There are some lakes at the back of the palace:

That's one of the smaller ones.

The usual restrictions apply:

No cars, frameless bicycles, bobsleighs, decapitations, cosmonauts, torture, skating, standing on cross faces, fishing, bars, dogs, snake-wrestling, tortoise impersonations, ice cream piracy, falling off slopes, urinating while lassoed, trees, ghetto blasters, hand disintegrations or murder.

We stopped at a souvenir shop on the way back, situated in what looked like an ordinary house on an ordinary street where ordinary coaches could park outside. I really liked the look of this chess set they had for sale:

Not enough to buy it, obviously.

I did spend some of the few roubles I had left (following my wife's purchases in yesterday's souvenir shop) on this unusually-wrapped bar of confectionary:

It's basically a slab of Kit-Kat.

This is the emergency exit sign on today's bus:

You hit a stick man so hard his arms fall off.

This building was over a railway line we crossed:

If they'd built a town round it, it would have made a good railway station. As it was, there werent even barriers on the level crossing.

Our next stop was at the Peterhof Palace, which is famous for its fountains:

Fountains seem to make it rain with depressing regularity.

The usual restrictions apply:

These are much more self-explanatory. No smoking, no fires, no dogs on sticks, no bottles more than 3 wine glasses high, no footprints, no fish dangling, no cycling, no Icarus, no genies.

The big feature of the Peterhof gardens are the fountains:

It had stopped raining at this point, so we could actually see the fountains.

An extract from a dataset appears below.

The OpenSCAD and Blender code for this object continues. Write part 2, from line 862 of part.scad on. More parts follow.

Somewhere in this picture is a red squirrel:

We don't get many of them in the UK any more, but the grey ones don't seem to like sudden downpours and bitterly cold winters.

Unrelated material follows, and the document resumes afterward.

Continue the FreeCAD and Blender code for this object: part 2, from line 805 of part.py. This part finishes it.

Although most of the top tourist spots are kept in great condition, the mask does occasionally slip:

It's as if things are either perfect or decrepit, with little in between.

Here's a nice view of some fountains at the end of a canal:

It looks even better close up, but I fought for the space to take that photo so you're damned well seeing it. This is what it looks like at the other end:

It's more impressive in real life than it is on a screen, although as it was starting to rain again a screen does have its advantages.

The sheep on the side of this vase looks unusually self-satisfied:


The ever-vigilant guards are on hand to make sure you don't step out of line:

No candy will escape uncrushed!

These are fun:

I wonder how many people get their pockets picked taking photos of these signs?

These are guest apparentments for visitors to Peterhof back in the days of the czar:

That man and his kid on the left just wouldn't move. Augh!

Here's yet another cathedral near where we had lunch:

Or maybe it's one we already visited. They tend to blur into one after a while.

We wound up our visit with a boat trip along the canals and rivers of Saint Petersburg. This sign told me all I needed to know about what to do in the event of a fire aboard:

Burn.

I don't know what the sign on the left means, but I'm always happy to give games a shout-out:

The other sign is the bridge clearance in metres. They're going to have to change all those when global warming makes the water level rise.

This is one of the many, many palaces that line the banks of the rivers. It was built for czar Paul I, who apparently didn't like the Winter Palace:

He lived there for 40 days then someone assassinated him (I suspect on the grounds of taste).

Here's the Winter Palace from the Neva:

This almost does it justice — it's a very beautiful building. It has statues along the roof I hadn't noticed before:

Ooh, and chimneys too!

This stretch of sand along the walls of the fortress is used by locals as a beach:

It looks as if 17 degrees is warm enough to bring out the crowds.

This is a university building:

I wish the buildings at Essex University looked like that, instead of some brutalist concrete monstrosity straight out of a Soviet construction programme.

Contradictory signage:


I can read this! C is S, T is T, O is O, that croquet peg is P:

The Russian for STOP is STOP.

We saw several weddings during our trip. I like this thing they do with large wedding rings on bunches of flowers:


I can read the name of this boat!

Lambda is L, that I-O is U, the upside-down bull head is D, M is M, H is N, A is A. LUDMILA!

Some of the grey, depressing flats have balconies. The inhabitants of the flats personalise them by adding windows and roofs and sometimes even greenhouses:

See how much cheerier that looks.

We had to leave Saint Petersburg at 6pm, meaning we had to be aboard our ship by 5:30pm. Our coach managed to force its way through the rush-hour traffic to arrive at 5:30pm on the dot. We ran to the customs and passport control building, only to find it evacuated because of a fire alarm. Someone didn't pay the right bribes to the right people.

Finally, because Tetris was invented in Russia, I wore these cufflinks:


The background music currently playing on the ship is Silent Night.